> Exercise aim
Reproduce every entry in the listing without alteration.

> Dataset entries
————

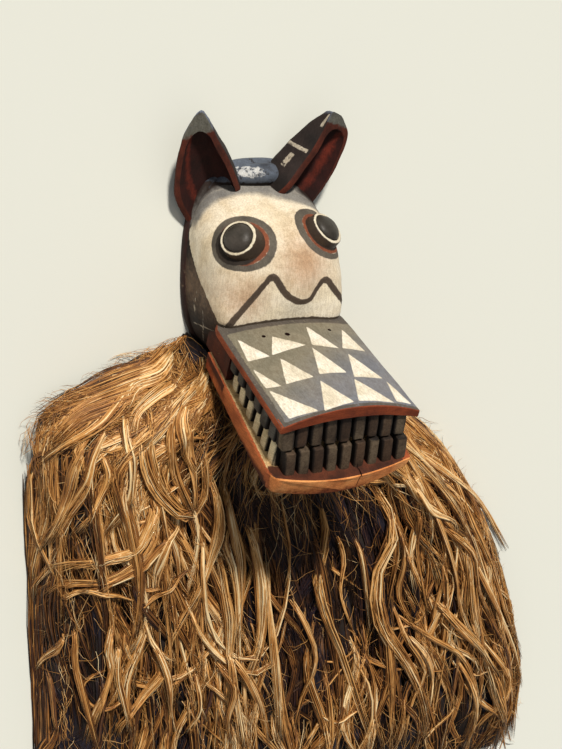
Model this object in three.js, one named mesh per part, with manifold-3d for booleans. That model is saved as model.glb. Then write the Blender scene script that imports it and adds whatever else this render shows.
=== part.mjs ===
// Bwa hyena mask with its fibre cape, lying on its back on the floor. Millimetres, +Z up.
// X runs to the mask's own left, Y towards the ears, and the snout rises from the floor towards +Z.
import * as THREE from 'three';
import Module from 'manifold-3d';

const wasm = await Module();
wasm.setup();
const { Manifold, Mesh } = wasm;

// The mask's own axes lean this much when its rim lies flat on the floor.
const lean = THREE.MathUtils.degToRad(18.4);
const rimToRoot = 112;

// Helmet, measured over the rim
const helmet = {
  middleY: 61, halfLength: 134, halfWidth: 95.5, outlinePower: 2.7, wall: 13,
  // Y along the middle, height there, and how square the arch over it is
  profile: [
    [-70, 32, 2.6], [-58, 64, 2.6], [-36, 90, 3.6], [-12, 108, 7], [4, 118, 10], [18, 121, 9],
    [30, 123, 7], [38, 124, 6], [46, 125, 5.4], [60, 125.5, 4.8], [76, 124, 4.2], [92, 120, 3.7],
    [106, 113, 3.2], [118, 103, 2.7], [131, 87, 2.3], [144, 65, 2], [156, 41, 1.9], [163, 28, 2],
    [166, 25, 2], [171, 31, 2], [181, 34, 2], [190, 28, 2.2],
  ],
  archSteps: 20, innerSteps: 10,
};
const nose = { x: 8, tipY: 44, length: 66, rise: 7, halfWidth: 26, under: 38 };
const flange = { out: 3.5, height: 13, steps: 32 };

// Snout, in the mask's own axes: x across, u up to the ears, f forward
const snout = {
  halfRoot: 93, halfFront: 96, length: 202, archRoot: 9, archFront: 19, edgeSide: 11, edgeMiddle: 17,
  back: 16, holes: [[-45, 33, 2.4], [-13, 36, 3.2], [52, 31, 2.3]],
};
const jaw = {
  halfRoot: 92, halfFront: 97, length: 203, bow: 11, wideLeft: 9, rootDrop: 48, frontDrop: 75, sag: 9, thick: 26,
  thickLeft: 13, thickRight: 28, back: 16, cornerLeft: 2, cornerRight: 9, crack: [28, 2.6, 30],
};
const teeth = {
  front: 9, pitch: 19.6, width: 15.6, depth: 13, inset: 5, lowerInset: 11, lowerFront: 3.5, side: 6, sidePitch: 24.5,
  sideWidth: 18.2, sideStart: 38, slit: 2.2, upperAt: -3, lowerAt: 8, slant: 0.15,
};
const cheek = { back: 34, front: 36, thick: 13, inset: 6 };

// The eyes sit a little uneven, the mask's own left one higher.
const eye = {
  // x, y on the dome, the way it looks, and how far it stands out
  places: [[-60, 110, [-0.66, 0.57, 0.49], 14], [61, 115, [0.38, 0.7, 0.6], 11.5]],
  base: 27.6, top: 24, dome: 5, sides: 20,
};
// The ears are cut by eye too: the right one stands wider of the head. Each row is a station from the
// root to the tip: the inner rim of the hollow, its outer rim, and the edge of the back behind the inner rim.
const ear = {
  right: [
    [-1, -20, 148, 16, -74, 92, 6, -14, 168, 2], [0, -37, 172, 38, -97, 118, 12, -30, 190, 5],
    [1, -53, 199, 46, -119, 152, 23, -46, 214, 14], [2, -72, 224, 54, -124, 190, 34, -66, 236, 28],
    [3, -86, 244, 58, -122, 232, 47, -82, 252, 42], [4, -103, 268, 62, -113, 263, 59, -101, 270, 56],
  ],
  left: [
    [-1, 12, 142, 24, 66, 112, 8, 4, 174, 3], [0, 29, 166, 45, 83, 139, 25, 15, 192, 8],
    [1, 46, 192, 50, 99, 168, 35, 27, 210, 15], [2, 60, 216, 56, 108, 196, 43, 38, 228, 26],
    [3, 72, 245, 62, 113, 233, 54, 58, 252, 42], [4, 80, 268, 66, 97, 260, 62, 76, 268, 57],
  ],
  // outlines of the wood and of the hollow: share of the width, share of the depth
  wood: [[0, 0], [0.5, -0.02], [1, 0], [1.01, 0.2], [0.88, 0.5], [0.55, 0.86], [0.12, 1.02], [-0.01, 0.9], [-0.02, 0.45]],
  hollow: [[0, -0.4], [1, -0.4], [1, 0], [0.9, 0.18], [0.66, 0.44], [0.4, 0.6], [0.14, 0.52], [0.02, 0.25]],
  rim: 7, hollowTo: 3.1, step: 0.5,
};

// Cape of bast hanks: the edges of its outline on the floor, from the mask to the hem
const cape = {
  left: [[-88, 0], [-104, -40], [-160, -52], [-218, -82], [-280, -104], [-312, -130], [-312, -237],
    [-305, -383], [-300, -540], [-296, -690], [-290, -770]],
  right: [[88, -10], [104, -52], [150, -92], [215, -140], [290, -197], [362, -271], [430, -370],
    [486, -500], [530, -620], [556, -740], [562, -830]],
  collar: [[-88, 0], [-74, -42], [-30, -62], [30, -62], [74, -42], [88, -10]],
  hem: [[-290, -770], [-190, -800], [-60, -815], [90, -830], [240, -845], [400, -850], [562, -830]],
  columns: 38, rows: 13, height: 108, collarHeight: 72, hemHeight: 56, edge: 75, ridge: 8, gap: 0.35,
};

// The middle of the part's outline on the floor, which becomes the origin
const middle = [123.6, -288.4];

const cosLean = Math.cos(lean), sinLean = Math.sin(lean);

// A point given in the mask's own axes, in the part's frame.
function fromMask([x, u, f]) {
  return [x, u * cosLean - f * sinLean, f * cosLean + u * sinLean + rimToRoot];
}

function lerp(a, b, t) {
  return a + (b - a) * t;
}

// Smooth value of a table of [at, value, ...] rows, in column k.
function tableAt(rows, at, k) {
  const last = rows.length - 1;
  if (at <= rows[0][0]) return rows[0][k];
  if (at >= rows[last][0]) return rows[last][k];
  let i = 0;
  while (rows[i + 1][0] < at) i++;
  const slope = (j) => {
    const a = rows[Math.max(j - 1, 0)], b = rows[Math.min(j + 1, last)];
    return (b[k] - a[k]) / (b[0] - a[0]);
  };
  const [a, b] = [rows[i], rows[i + 1]];
  const d = b[0] - a[0], t = (at - a[0]) / d, t2 = t * t, t3 = t2 * t;
  return (2 * t3 - 3 * t2 + 1) * a[k] + (t3 - 2 * t2 + t) * d * slope(i)
    + (3 * t2 - 2 * t3) * b[k] + (t3 - t2) * d * slope(i + 1);
}

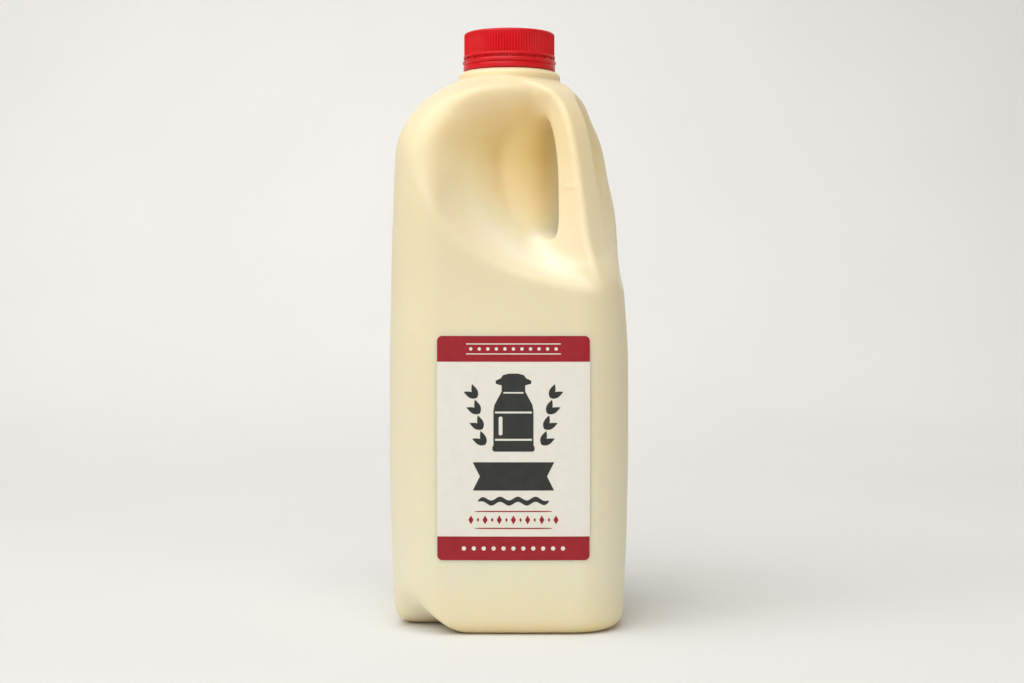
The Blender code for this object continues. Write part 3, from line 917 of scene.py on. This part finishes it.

————

> Finished answer
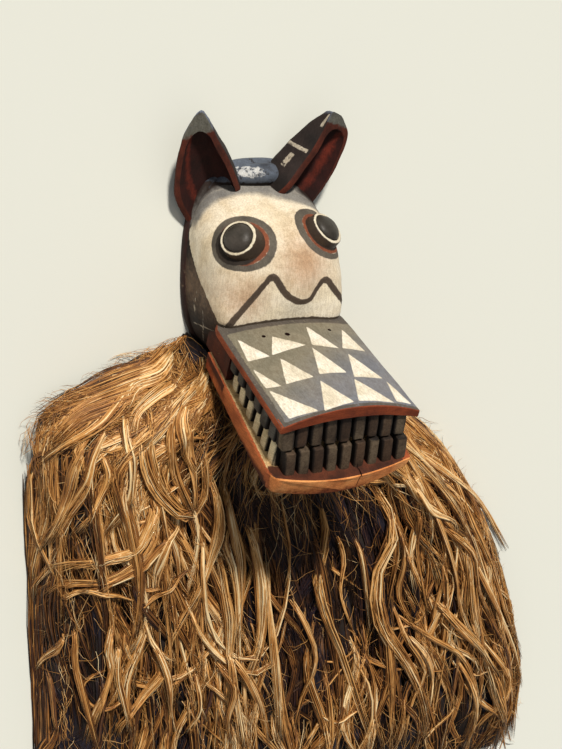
Model this object in three.js, one named mesh per part, with manifold-3d for booleans. That model is saved as model.glb. Then write the Blender scene script that imports it and adds whatever else this render shows.
=== part.mjs ===
// Bwa hyena mask with its fibre cape, lying on its back on the floor. Millimetres, +Z up.
// X runs to the mask's own left, Y towards the ears, and the snout rises from the floor towards +Z.
import * as THREE from 'three';
import Module from 'manifold-3d';

const wasm = await Module();
wasm.setup();
const { Manifold, Mesh } = wasm;

// The mask's own axes lean this much when its rim lies flat on the floor.
const lean = THREE.MathUtils.degToRad(18.4);
const rimToRoot = 112;

// Helmet, measured over the rim
const helmet = {
  middleY: 61, halfLength: 134, halfWidth: 95.5, outlinePower: 2.7, wall: 13,
  // Y along the middle, height there, and how square the arch over it is
  profile: [
    [-70, 32, 2.6], [-58, 64, 2.6], [-36, 90, 3.6], [-12, 108, 7], [4, 118, 10], [18, 121, 9],
    [30, 123, 7], [38, 124, 6], [46, 125, 5.4], [60, 125.5, 4.8], [76, 124, 4.2], [92, 120, 3.7],
    [106, 113, 3.2], [118, 103, 2.7], [131, 87, 2.3], [144, 65, 2], [156, 41, 1.9], [163, 28, 2],
    [166, 25, 2], [171, 31, 2], [181, 34, 2], [190, 28, 2.2],
  ],
  archSteps: 20, innerSteps: 10,
};
const nose = { x: 8, tipY: 44, length: 66, rise: 7, halfWidth: 26, under: 38 };
const flange = { out: 3.5, height: 13, steps: 32 };

// Snout, in the mask's own axes: x across, u up to the ears, f forward
const snout = {
  halfRoot: 93, halfFront: 96, length: 202, archRoot: 9, archFront: 19, edgeSide: 11, edgeMiddle: 17,
  back: 16, holes: [[-45, 33, 2.4], [-13, 36, 3.2], [52, 31, 2.3]],
};
const jaw = {
  halfRoot: 92, halfFront: 97, length: 203, bow: 11, wideLeft: 9, rootDrop: 48, frontDrop: 75, sag: 9, thick: 26,
  thickLeft: 13, thickRight: 28, back: 16, cornerLeft: 2, cornerRight: 9, crack: [28, 2.6, 30],
};
const teeth = {
  front: 9, pitch: 19.6, width: 15.6, depth: 13, inset: 5, lowerInset: 11, lowerFront: 3.5, side: 6, sidePitch: 24.5,
  sideWidth: 18.2, sideStart: 38, slit: 2.2, upperAt: -3, lowerAt: 8, slant: 0.15,
};
const cheek = { back: 34, front: 36, thick: 13, inset: 6 };

// The eyes sit a little uneven, the mask's own left one higher.
const eye = {
  // x, y on the dome, the way it looks, and how far it stands out
  places: [[-60, 110, [-0.66, 0.57, 0.49], 14], [61, 115, [0.38, 0.7, 0.6], 11.5]],
  base: 27.6, top: 24, dome: 5, sides: 20,
};
// The ears are cut by eye too: the right one stands wider of the head. Each row is a station from the
// root to the tip: the inner rim of the hollow, its outer rim, and the edge of the back behind the inner rim.
const ear = {
  right: [
    [-1, -20, 148, 16, -74, 92, 6, -14, 168, 2], [0, -37, 172, 38, -97, 118, 12, -30, 190, 5],
    [1, -53, 199, 46, -119, 152, 23, -46, 214, 14], [2, -72, 224, 54, -124, 190, 34, -66, 236, 28],
    [3, -86, 244, 58, -122, 232, 47, -82, 252, 42], [4, -103, 268, 62, -113, 263, 59, -101, 270, 56],
  ],
  left: [
    [-1, 12, 142, 24, 66, 112, 8, 4, 174, 3], [0, 29, 166, 45, 83, 139, 25, 15, 192, 8],
    [1, 46, 192, 50, 99, 168, 35, 27, 210, 15], [2, 60, 216, 56, 108, 196, 43, 38, 228, 26],
    [3, 72, 245, 62, 113, 233, 54, 58, 252, 42], [4, 80, 268, 66, 97, 260, 62, 76, 268, 57],
  ],
  // outlines of the wood and of the hollow: share of the width, share of the depth
  wood: [[0, 0], [0.5, -0.02], [1, 0], [1.01, 0.2], [0.88, 0.5], [0.55, 0.86], [0.12, 1.02], [-0.01, 0.9], [-0.02, 0.45]],
  hollow: [[0, -0.4], [1, -0.4], [1, 0], [0.9, 0.18], [0.66, 0.44], [0.4, 0.6], [0.14, 0.52], [0.02, 0.25]],
  rim: 7, hollowTo: 3.1, step: 0.5,
};

// Cape of bast hanks: the edges of its outline on the floor, from the mask to the hem
const cape = {
  left: [[-88, 0], [-104, -40], [-160, -52], [-218, -82], [-280, -104], [-312, -130], [-312, -237],
    [-305, -383], [-300, -540], [-296, -690], [-290, -770]],
  right: [[88, -10], [104, -52], [150, -92], [215, -140], [290, -197], [362, -271], [430, -370],
    [486, -500], [530, -620], [556, -740], [562, -830]],
  collar: [[-88, 0], [-74, -42], [-30, -62], [30, -62], [74, -42], [88, -10]],
  hem: [[-290, -770], [-190, -800], [-60, -815], [90, -830], [240, -845], [400, -850], [562, -830]],
  columns: 38, rows: 13, height: 108, collarHeight: 72, hemHeight: 56, edge: 75, ridge: 8, gap: 0.35,
};

// The middle of the part's outline on the floor, which becomes the origin
const middle = [123.6, -288.4];

const cosLean = Math.cos(lean), sinLean = Math.sin(lean);

// A point given in the mask's own axes, in the part's frame.
function fromMask([x, u, f]) {
  return [x, u * cosLean - f * sinLean, f * cosLean + u * sinLean + rimToRoot];
}

function lerp(a, b, t) {
  return a + (b - a) * t;
}

// Smooth value of a table of [at, value, ...] rows, in column k.
function tableAt(rows, at, k) {
  const last = rows.length - 1;
  if (at <= rows[0][0]) return rows[0][k];
  if (at >= rows[last][0]) return rows[last][k];
  let i = 0;
  while (rows[i + 1][0] < at) i++;
  const slope = (j) => {
    const a = rows[Math.max(j - 1, 0)], b = rows[Math.min(j + 1, last)];
    return (b[k] - a[k]) / (b[0] - a[0]);
  };
  const [a, b] = [rows[i], rows[i + 1]];
  const d = b[0] - a[0], t = (at - a[0]) / d, t2 = t * t, t3 = t2 * t;
  return (2 * t3 - 3 * t2 + 1) * a[k] + (t3 - 2 * t2 + t) * d * slope(i)
    + (3 * t2 - 2 * t3) * b[k] + (t3 - t2) * d * slope(i + 1);
}

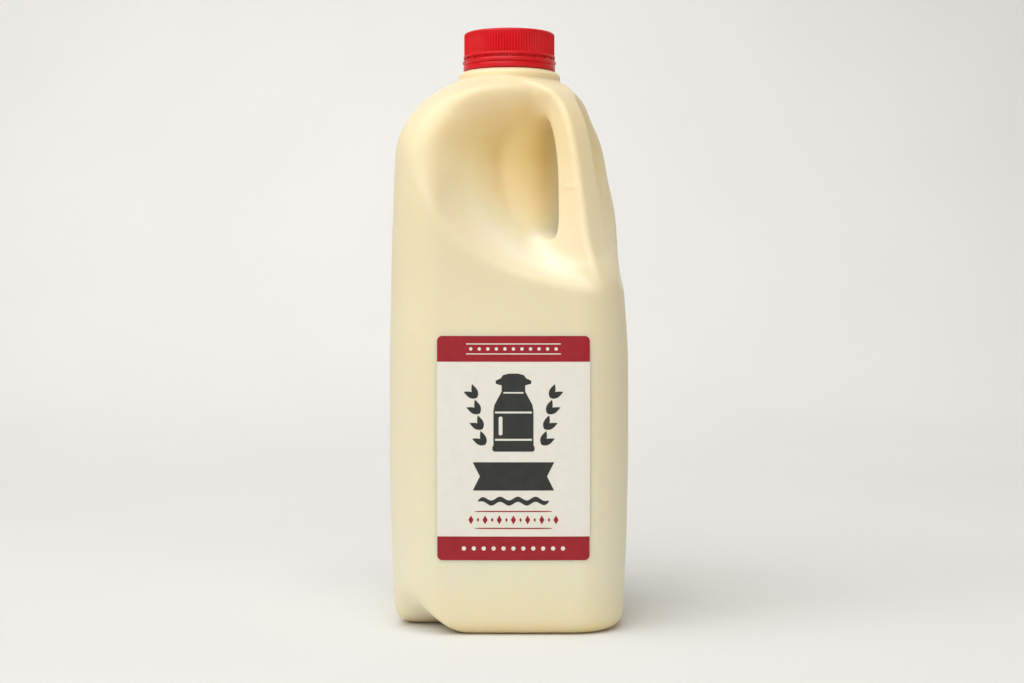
The Blender code for this object continues. Write part 3, from line 917 of scene.py on. This part finishes it.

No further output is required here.